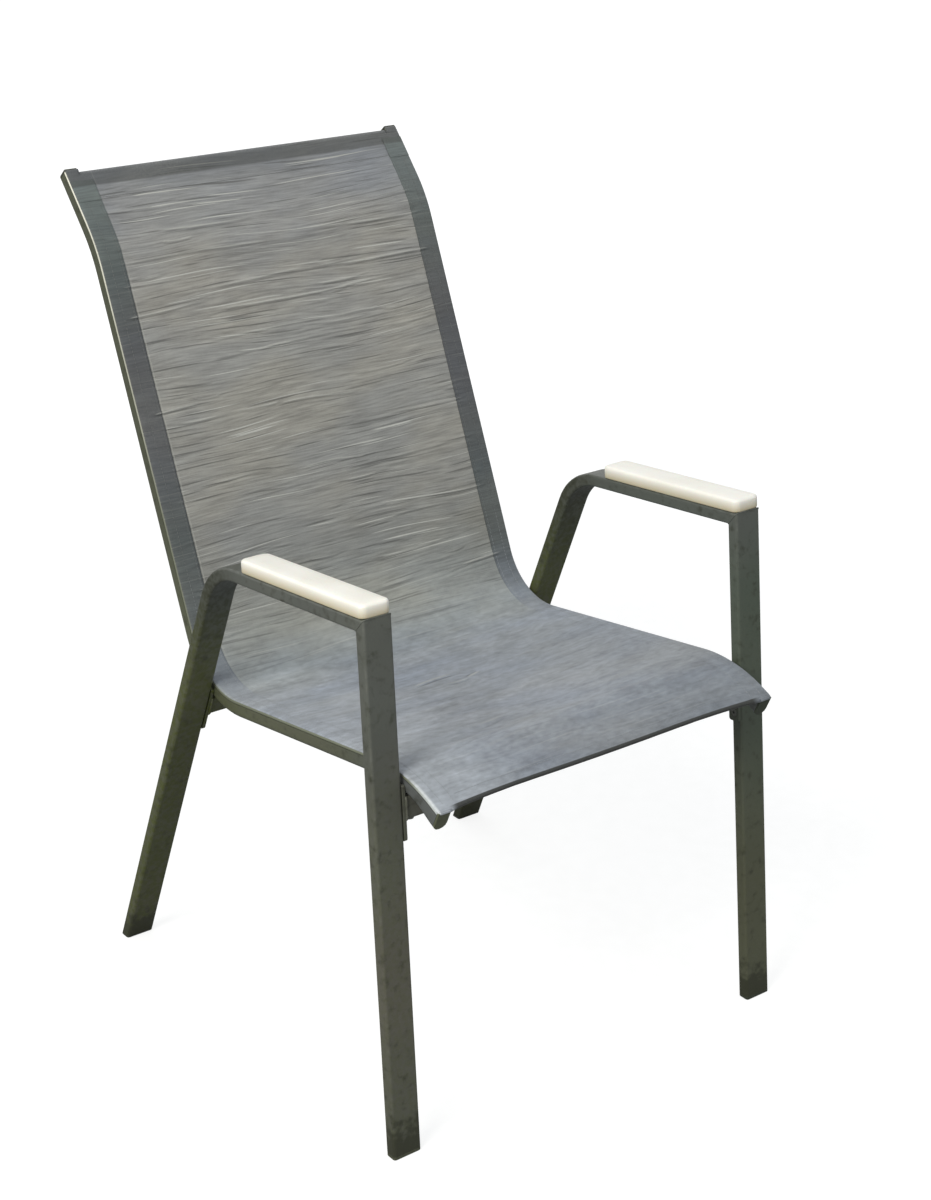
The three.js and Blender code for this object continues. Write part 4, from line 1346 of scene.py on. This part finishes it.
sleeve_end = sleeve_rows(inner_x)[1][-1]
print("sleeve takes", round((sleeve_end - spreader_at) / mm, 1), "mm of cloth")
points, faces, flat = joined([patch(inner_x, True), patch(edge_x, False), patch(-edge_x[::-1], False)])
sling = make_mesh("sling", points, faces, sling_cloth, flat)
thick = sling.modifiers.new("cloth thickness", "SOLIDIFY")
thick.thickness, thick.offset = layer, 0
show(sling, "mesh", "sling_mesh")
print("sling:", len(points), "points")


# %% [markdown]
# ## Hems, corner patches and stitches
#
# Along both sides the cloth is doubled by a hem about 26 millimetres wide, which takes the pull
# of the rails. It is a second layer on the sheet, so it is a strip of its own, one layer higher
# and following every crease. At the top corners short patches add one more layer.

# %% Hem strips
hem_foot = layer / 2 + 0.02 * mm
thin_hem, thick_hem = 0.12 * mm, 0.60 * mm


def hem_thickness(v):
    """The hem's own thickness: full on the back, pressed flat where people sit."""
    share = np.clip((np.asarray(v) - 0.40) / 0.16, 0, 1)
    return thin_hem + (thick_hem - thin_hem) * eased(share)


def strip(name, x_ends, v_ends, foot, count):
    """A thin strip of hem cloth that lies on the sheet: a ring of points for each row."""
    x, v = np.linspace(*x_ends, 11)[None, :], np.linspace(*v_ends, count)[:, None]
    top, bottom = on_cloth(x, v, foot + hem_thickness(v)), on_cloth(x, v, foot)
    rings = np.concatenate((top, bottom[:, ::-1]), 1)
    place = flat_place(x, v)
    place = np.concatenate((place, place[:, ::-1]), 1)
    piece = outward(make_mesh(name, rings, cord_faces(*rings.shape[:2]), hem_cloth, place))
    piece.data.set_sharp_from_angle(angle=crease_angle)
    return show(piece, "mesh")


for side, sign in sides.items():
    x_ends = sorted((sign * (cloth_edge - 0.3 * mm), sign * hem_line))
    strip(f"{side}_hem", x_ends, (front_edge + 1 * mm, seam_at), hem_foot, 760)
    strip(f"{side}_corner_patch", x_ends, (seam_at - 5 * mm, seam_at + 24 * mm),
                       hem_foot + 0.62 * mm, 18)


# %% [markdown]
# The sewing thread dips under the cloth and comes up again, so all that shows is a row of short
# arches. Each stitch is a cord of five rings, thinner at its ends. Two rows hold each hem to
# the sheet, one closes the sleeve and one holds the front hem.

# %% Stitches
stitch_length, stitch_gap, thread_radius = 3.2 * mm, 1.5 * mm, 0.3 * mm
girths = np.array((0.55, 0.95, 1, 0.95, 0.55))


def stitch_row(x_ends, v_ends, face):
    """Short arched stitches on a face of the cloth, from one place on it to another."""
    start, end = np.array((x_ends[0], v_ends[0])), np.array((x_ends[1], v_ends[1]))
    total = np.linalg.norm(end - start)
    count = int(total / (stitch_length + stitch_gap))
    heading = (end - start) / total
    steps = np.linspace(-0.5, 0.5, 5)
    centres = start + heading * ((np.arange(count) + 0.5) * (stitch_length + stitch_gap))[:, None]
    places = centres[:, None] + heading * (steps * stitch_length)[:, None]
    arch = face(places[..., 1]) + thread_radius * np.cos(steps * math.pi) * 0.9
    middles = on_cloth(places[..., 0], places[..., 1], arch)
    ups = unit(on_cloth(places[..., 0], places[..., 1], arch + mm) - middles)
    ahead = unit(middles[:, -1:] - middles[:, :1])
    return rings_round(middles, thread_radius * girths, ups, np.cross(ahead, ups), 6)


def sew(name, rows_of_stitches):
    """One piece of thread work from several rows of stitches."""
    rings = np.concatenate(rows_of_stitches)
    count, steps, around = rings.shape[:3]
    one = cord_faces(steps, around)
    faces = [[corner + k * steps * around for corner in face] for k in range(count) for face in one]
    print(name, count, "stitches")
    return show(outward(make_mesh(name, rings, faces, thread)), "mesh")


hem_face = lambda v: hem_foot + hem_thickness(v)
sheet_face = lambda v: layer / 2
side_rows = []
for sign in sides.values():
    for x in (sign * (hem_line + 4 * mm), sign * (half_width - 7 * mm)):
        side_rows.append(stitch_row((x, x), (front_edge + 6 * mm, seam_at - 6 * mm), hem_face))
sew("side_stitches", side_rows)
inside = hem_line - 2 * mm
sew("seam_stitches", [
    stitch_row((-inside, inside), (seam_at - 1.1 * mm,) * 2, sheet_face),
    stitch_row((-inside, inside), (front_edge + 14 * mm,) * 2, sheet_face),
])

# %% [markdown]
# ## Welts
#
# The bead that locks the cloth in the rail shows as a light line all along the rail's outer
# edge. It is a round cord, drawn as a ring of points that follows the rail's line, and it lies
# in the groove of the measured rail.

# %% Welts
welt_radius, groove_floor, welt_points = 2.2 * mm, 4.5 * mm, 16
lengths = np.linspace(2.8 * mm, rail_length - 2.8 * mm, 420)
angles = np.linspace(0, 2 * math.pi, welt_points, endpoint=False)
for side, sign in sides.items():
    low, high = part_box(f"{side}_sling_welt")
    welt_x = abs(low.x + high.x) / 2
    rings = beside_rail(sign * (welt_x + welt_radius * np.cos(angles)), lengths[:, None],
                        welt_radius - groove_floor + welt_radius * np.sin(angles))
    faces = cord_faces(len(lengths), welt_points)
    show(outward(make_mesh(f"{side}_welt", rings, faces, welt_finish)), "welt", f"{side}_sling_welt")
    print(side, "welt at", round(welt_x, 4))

┄┄┄┄┄┄┄┄┄┄┄┄┄┄┄┄┄┄┄┄

TASK BRIEF: Return all of the data precisely as it appears.

WORKED ANSWER:
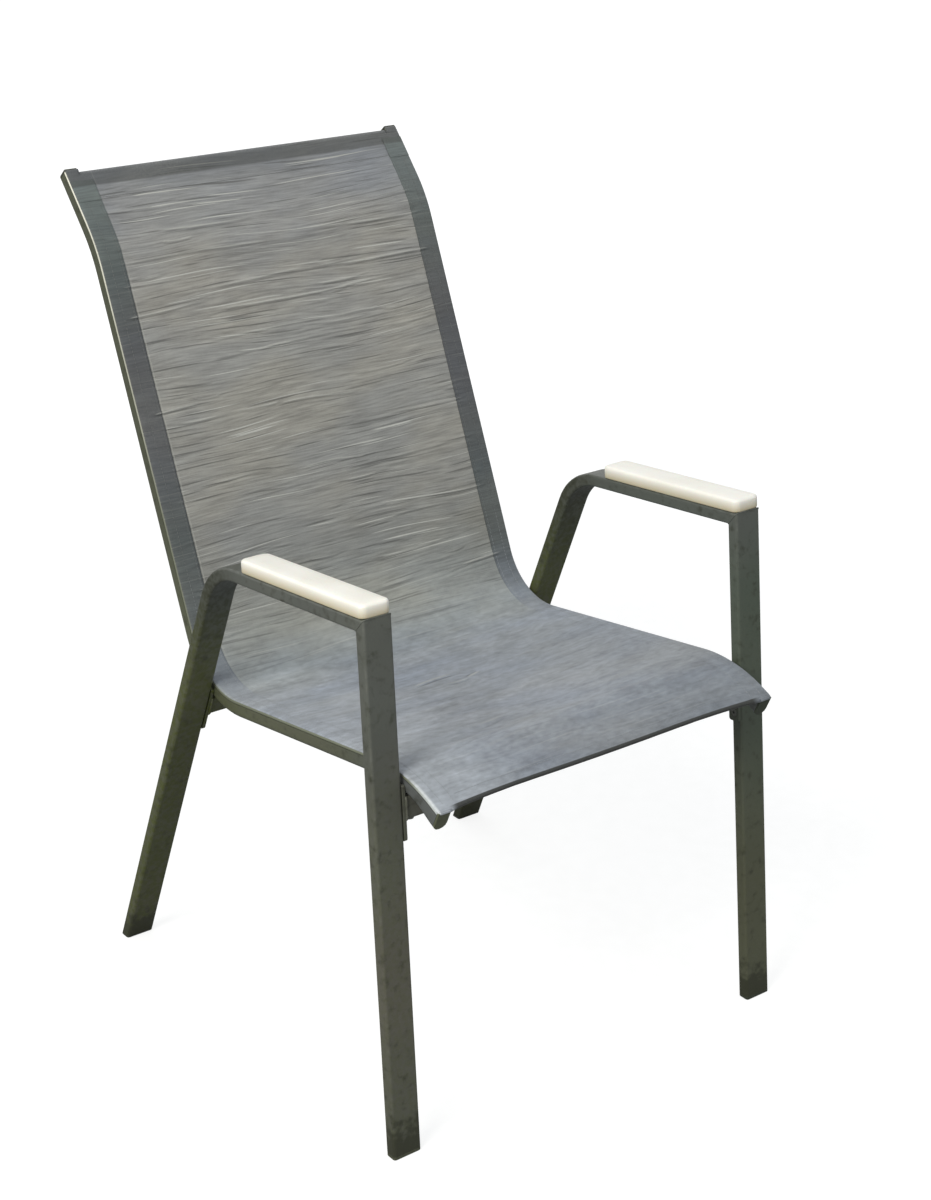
The three.js and Blender code for this object continues. Write part 4, from line 1346 of scene.py on. This part finishes it.
sleeve_end = sleeve_rows(inner_x)[1][-1]
print("sleeve takes", round((sleeve_end - spreader_at) / mm, 1), "mm of cloth")
points, faces, flat = joined([patch(inner_x, True), patch(edge_x, False), patch(-edge_x[::-1], False)])
sling = make_mesh("sling", points, faces, sling_cloth, flat)
thick = sling.modifiers.new("cloth thickness", "SOLIDIFY")
thick.thickness, thick.offset = layer, 0
show(sling, "mesh", "sling_mesh")
print("sling:", len(points), "points")


# %% [markdown]
# ## Hems, corner patches and stitches
#
# Along both sides the cloth is doubled by a hem about 26 millimetres wide, which takes the pull
# of the rails. It is a second layer on the sheet, so it is a strip of its own, one layer higher
# and following every crease. At the top corners short patches add one more layer.

# %% Hem strips
hem_foot = layer / 2 + 0.02 * mm
thin_hem, thick_hem = 0.12 * mm, 0.60 * mm


def hem_thickness(v):
    """The hem's own thickness: full on the back, pressed flat where people sit."""
    share = np.clip((np.asarray(v) - 0.40) / 0.16, 0, 1)
    return thin_hem + (thick_hem - thin_hem) * eased(share)


def strip(name, x_ends, v_ends, foot, count):
    """A thin strip of hem cloth that lies on the sheet: a ring of points for each row."""
    x, v = np.linspace(*x_ends, 11)[None, :], np.linspace(*v_ends, count)[:, None]
    top, bottom = on_cloth(x, v, foot + hem_thickness(v)), on_cloth(x, v, foot)
    rings = np.concatenate((top, bottom[:, ::-1]), 1)
    place = flat_place(x, v)
    place = np.concatenate((place, place[:, ::-1]), 1)
    piece = outward(make_mesh(name, rings, cord_faces(*rings.shape[:2]), hem_cloth, place))
    piece.data.set_sharp_from_angle(angle=crease_angle)
    return show(piece, "mesh")


for side, sign in sides.items():
    x_ends = sorted((sign * (cloth_edge - 0.3 * mm), sign * hem_line))
    strip(f"{side}_hem", x_ends, (front_edge + 1 * mm, seam_at), hem_foot, 760)
    strip(f"{side}_corner_patch", x_ends, (seam_at - 5 * mm, seam_at + 24 * mm),
                       hem_foot + 0.62 * mm, 18)


# %% [markdown]
# The sewing thread dips under the cloth and comes up again, so all that shows is a row of short
# arches. Each stitch is a cord of five rings, thinner at its ends. Two rows hold each hem to
# the sheet, one closes the sleeve and one holds the front hem.

# %% Stitches
stitch_length, stitch_gap, thread_radius = 3.2 * mm, 1.5 * mm, 0.3 * mm
girths = np.array((0.55, 0.95, 1, 0.95, 0.55))


def stitch_row(x_ends, v_ends, face):
    """Short arched stitches on a face of the cloth, from one place on it to another."""
    start, end = np.array((x_ends[0], v_ends[0])), np.array((x_ends[1], v_ends[1]))
    total = np.linalg.norm(end - start)
    count = int(total / (stitch_length + stitch_gap))
    heading = (end - start) / total
    steps = np.linspace(-0.5, 0.5, 5)
    centres = start + heading * ((np.arange(count) + 0.5) * (stitch_length + stitch_gap))[:, None]
    places = centres[:, None] + heading * (steps * stitch_length)[:, None]
    arch = face(places[..., 1]) + thread_radius * np.cos(steps * math.pi) * 0.9
    middles = on_cloth(places[..., 0], places[..., 1], arch)
    ups = unit(on_cloth(places[..., 0], places[..., 1], arch + mm) - middles)
    ahead = unit(middles[:, -1:] - middles[:, :1])
    return rings_round(middles, thread_radius * girths, ups, np.cross(ahead, ups), 6)


def sew(name, rows_of_stitches):
    """One piece of thread work from several rows of stitches."""
    rings = np.concatenate(rows_of_stitches)
    count, steps, around = rings.shape[:3]
    one = cord_faces(steps, around)
    faces = [[corner + k * steps * around for corner in face] for k in range(count) for face in one]
    print(name, count, "stitches")
    return show(outward(make_mesh(name, rings, faces, thread)), "mesh")


hem_face = lambda v: hem_foot + hem_thickness(v)
sheet_face = lambda v: layer / 2
side_rows = []
for sign in sides.values():
    for x in (sign * (hem_line + 4 * mm), sign * (half_width - 7 * mm)):
        side_rows.append(stitch_row((x, x), (front_edge + 6 * mm, seam_at - 6 * mm), hem_face))
sew("side_stitches", side_rows)
inside = hem_line - 2 * mm
sew("seam_stitches", [
    stitch_row((-inside, inside), (seam_at - 1.1 * mm,) * 2, sheet_face),
    stitch_row((-inside, inside), (front_edge + 14 * mm,) * 2, sheet_face),
])

# %% [markdown]
# ## Welts
#
# The bead that locks the cloth in the rail shows as a light line all along the rail's outer
# edge. It is a round cord, drawn as a ring of points that follows the rail's line, and it lies
# in the groove of the measured rail.

# %% Welts
welt_radius, groove_floor, welt_points = 2.2 * mm, 4.5 * mm, 16
lengths = np.linspace(2.8 * mm, rail_length - 2.8 * mm, 420)
angles = np.linspace(0, 2 * math.pi, welt_points, endpoint=False)
for side, sign in sides.items():
    low, high = part_box(f"{side}_sling_welt")
    welt_x = abs(low.x + high.x) / 2
    rings = beside_rail(sign * (welt_x + welt_radius * np.cos(angles)), lengths[:, None],
                        welt_radius - groove_floor + welt_radius * np.sin(angles))
    faces = cord_faces(len(lengths), welt_points)
    show(outward(make_mesh(f"{side}_welt", rings, faces, welt_finish)), "welt", f"{side}_sling_welt")
    print(side, "welt at", round(welt_x, 4))